Some competitors shot the entire 350-400 round course flawlessly and had obvious pride in their equipment. On my personal squad of 14 shooters, only one member did not have a feed issue/jam during the match. I saw a number of issues during the next two days watching a couple of hundred shooters come through my RO stage. Things will improve as the guns, parts and competition continues.
As stated before, AR based 9mm’s were the most prevalent platform, and no two were the same. Everyone’s dream of the “perfect” carbine continues. Sig MPX and CZ Scorpions were well represented, a single Kriss, some Kel-tec Carbines and even a factory sponsored 9mm Hi-Point Carbine. I was surprised I did not see any of the new Ruger 9mm carbines or Beretta Storm Carbines. The Ruger is fresh on the market, introduced at the SHOT show this year and can run with either Ruger or Glock Pistol mags. Aftermarket competition grade parts are already being offered by various vendors.
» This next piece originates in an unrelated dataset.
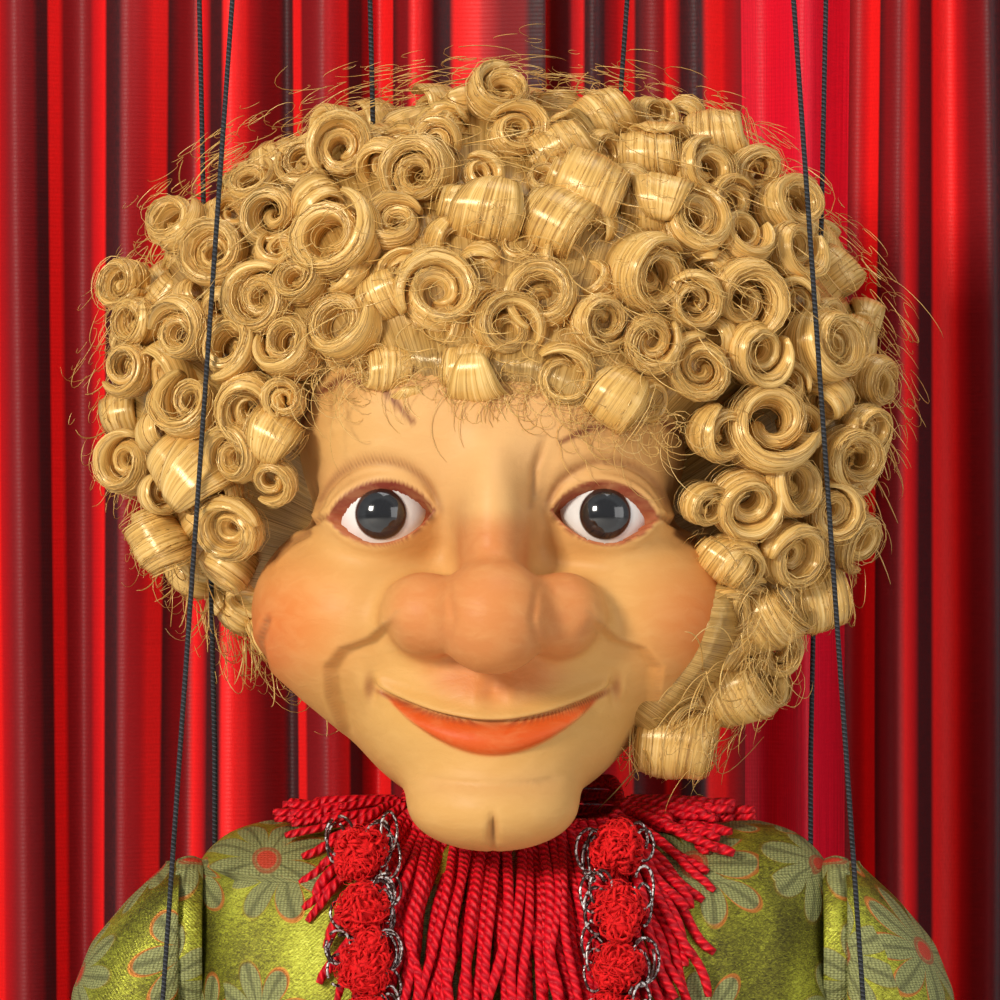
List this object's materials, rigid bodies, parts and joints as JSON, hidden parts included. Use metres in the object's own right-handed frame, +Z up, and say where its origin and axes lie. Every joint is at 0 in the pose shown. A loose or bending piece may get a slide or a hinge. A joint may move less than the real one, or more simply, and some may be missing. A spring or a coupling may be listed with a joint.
{
  "type": "string marionette on a table-top puppet theatre stand",
  "caption": "String puppet with a carved head and curled wig, hung by its wooden control from the swivel hook of a small theatre stand with drawn red curtains.",
  "frame": {"origin": "on the surface it stands on, below the middle of the base", "axes": "+Z up, +Y away from the audience, +X to the audience's right"},
  "size_m": [0.52, 0.3, 0.9025],
  "materials": {
    "oak": "dark stained oak, satin lacquer",
    "beech": "turned beech, oiled",
    "brass": "polished brass",
    "steel": "drawn steel rod",
    "rubber": "black rubber",
    "velvet": "red pleated cloth with a satin shine",
    "skin": "carved limewood, painted flesh ochre, satin",
    "white": "painted white, gloss",
    "dark": "black glossy iris",
    "blond": "blond curled wig fibre, glossy",
    "brocade": "green and gold brocade woven with plain daisies",
    "scarlet": "crimson rayon fringe and wool pompoms",
    "thread": "black twisted cord",
    "maroon": "dark red breeches over carved wood",
    "leather": "dark brown leather shoe over carved wood"
  },
  "bodies": {
    "stand": {"base_board": "oak", "foot_front_left": "rubber", "foot_front_right": "rubber", "foot_back_left": "rubber", "foot_back_right": "rubber", "post_left": "oak", "post_right": "oak", "finial_left": "oak", "finial_right": "oak", "top_beam": "oak", "hanger_arm": "oak", "curtain_rod": "brass", "curtain_left": "velvet", "curtain_right": "velvet"},
    "curtain_draw_left": {"curtain_wand_left": "brass"},
    "curtain_draw_right": {"curtain_wand_right": "brass"},
    "hook": {"swivel_hook": "brass"},
    "marionette": {"control_bar": "beech", "head_bar": "beech", "shoulder_bar": "beech", "control_eyelet": "brass", "trunk": "beech", "shoulder_axle": "steel", "hip_axle": "steel", "jacket": "brocade", "neckband": "scarlet", "fringe": "scarlet", "pompom_trim_left": "scarlet", "pompom_trim_right": "scarlet", "shoulder_string_left": "thread", "shoulder_string_right": "thread", "head_string_left": "thread", "head_string_right": "thread"},
    "hand_bar": {"hand_bar": "beech", "hand_string_left": "thread", "hand_string_right": "thread"},
    "neck": {"neck_peg": "beech"},
    "head": {"head": "skin", "eye_left": "white", "eye_right": "white", "iris_left": "dark", "iris_right": "dark", "wig": "blond"},
    "upper_arm_left": {"upper_arm_left": "beech", "sleeve_left": "brocade"},
    "forearm_left": {"forearm_left": "beech"},
    "hand_left": {"hand_left": "skin"},
    "thigh_left": {"thigh_left": "maroon"},
    "shin_left": {"shin_left": "white"},
    "shoe_left": {"shoe_left": "leather"},
    "upper_arm_right": {"upper_arm_right": "beech", "sleeve_right": "brocade"},
    "forearm_right": {"forearm_right": "beech"},
    "hand_right": {"hand_right": "skin"},
    "thigh_right": {"thigh_right": "maroon"},
    "shin_right": {"shin_right": "white"},
    "shoe_right": {"shoe_right": "leather"}
  },
  "joints": [
    {"name": "hook_turn", "type": "hinge", "parent": "stand", "child": "hook", "pos_m": [0, -0.025, 0.8212], "axis": [0, 0, 1], "range_deg": [-40, 40]},
    {"name": "marionette_swing", "type": "hinge", "parent": "hook", "child": "marionette", "pos_m": [0, -0.025, 0.8212], "axis": [-1, 0, 0], "range_deg": [-2, 8]},
    {"name": "neck_turn", "type": "hinge", "parent": "marionette", "child": "neck", "pos_m": [0, -0.021, 0.418], "axis": [0, 0, 1], "range_deg": [-25, 25], "deforming": ["head_string_left", "head_string_right", "shoulder_string_left", "shoulder_string_right"]},
    {"name": "head_nod", "type": "hinge", "parent": "neck", "child": "head", "pos_m": [0, -0.021, 0.452], "axis": [1, 0, 0], "range_deg": [-12, 2]},
    {"name": "hand_bar_lift", "type": "slide", "parent": "marionette", "child": "hand_bar", "axis": [0, 0, 1], "range_m": [0, 0.06], "deforming": ["hand_string_left", "hand_string_right"]},
    {"name": "curtain_left_draw", "type": "slide", "parent": "stand", "child": "curtain_draw_left", "axis": [-1, 0, 0], "range_m": [0, 0.15], "deforming": ["curtain_left"]},
    {"name": "arm_left_raise", "type": "hinge", "parent": "marionette", "child": "upper_arm_left", "pos_m": [-0.095, -0.025, 0.394], "axis": [-1, 0, 0], "range_deg": [0, 60]},
    {"name": "elbow_left_bend", "type": "hinge", "parent": "upper_arm_left", "child": "forearm_left", "pos_m": [-0.101, -0.025, 0.296], "axis": [-1, 0, 0], "range_deg": [0, 60], "deforming": ["sleeve_left"]},
    {"name": "wrist_left_swing", "type": "hinge", "parent": "forearm_left", "child": "hand_left", "pos_m": [-0.101, -0.047, 0.209], "axis": [-1, 0, 0], "range_deg": [-20, 20]},
    {"name": "hip_left_swing", "type": "hinge", "parent": "marionette", "child": "thigh_left", "pos_m": [-0.027, -0.025, 0.236], "axis": [-1, 0, 0], "range_deg": [-10, 35]},
    {"name": "knee_left_bend", "type": "hinge", "parent": "thigh_left", "child": "shin_left", "pos_m": [-0.027, -0.025, 0.145], "axis": [1, 0, 0], "range_deg": [0, 60]},
    {"name": "ankle_left_rock", "type": "hinge", "parent": "shin_left", "child": "shoe_left", "pos_m": [-0.027, -0.025, 0.062], "axis": [1, 0, 0], "range_deg": [-8, 12]},
    {"name": "curtain_right_draw", "type": "slide", "parent": "stand", "child": "curtain_draw_right", "axis": [1, 0, 0], "range_m": [0, 0.15], "deforming": ["curtain_right"]},
    {"name": "arm_right_raise", "type": "hinge", "parent": "marionette", "child": "upper_arm_right", "pos_m": [0.095, -0.025, 0.394], "axis": [-1, 0, 0], "range_deg": [0, 60]},
    {"name": "elbow_right_bend", "type": "hinge", "parent": "upper_arm_right", "child": "forearm_right", "pos_m": [0.101, -0.025, 0.296], "axis": [-1, 0, 0], "range_deg": [0, 60], "deforming": ["sleeve_right"]},
    {"name": "wrist_right_swing", "type": "hinge", "parent": "forearm_right", "child": "hand_right", "pos_m": [0.101, -0.047, 0.209], "axis": [-1, 0, 0], "range_deg": [-20, 20]},
    {"name": "hip_right_swing", "type": "hinge", "parent": "marionette", "child": "thigh_right", "pos_m": [0.027, -0.025, 0.236], "axis": [-1, 0, 0], "range_deg": [-10, 35]},
    {"name": "knee_right_bend", "type": "hinge", "parent": "thigh_right", "child": "shin_right", "pos_m": [0.027, -0.025, 0.145], "axis": [1, 0, 0], "range_deg": [0, 60]},
    {"name": "ankle_right_rock", "type": "hinge", "parent": "shin_right", "child": "shoe_right", "pos_m": [0.027, -0.025, 0.062], "axis": [1, 0, 0], "range_deg": [-8, 12]}
  ],
  "couplings": [
    {"joint": "arm_right_raise", "follows": "arm_left_raise", "ratio": 1},
    {"joint": "hand_bar_lift", "follows": "arm_left_raise", "m_per_rad": 0.0572}
  ]
}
I am sure these Rugers will show up at PCC matches later this year. The very accurate Beretta Storm Carbine has been around for many years and uses Beretta pistol mags.
One week after the PCC Championship, the inaugural Ohio State 3-gun Championship in Covington OH had PCC targets mixed in with the regular courses of fire. This is probably a never seen before hybrid concept.
On long courses which involved 75-200 yard rifle shots on white painted steel targets, there were a similar number of blue painted targets at 50 yards for PCC shooters. This allowed a competitor to shoot his PCC across the course as one of his three guns and not use a 5.56/.223 caliber carbine. Jay Carillo took top honors in this ground-breaking PCC three-gun division.
PCC is big and going to get bigger. Competition is leading the wave, but self-defense, target and plinking are all equally viable motives for getting a Pistol Caliber Carbine. Take your pick in 9mm, .40, 10mm and .45ACP…what’s not to like?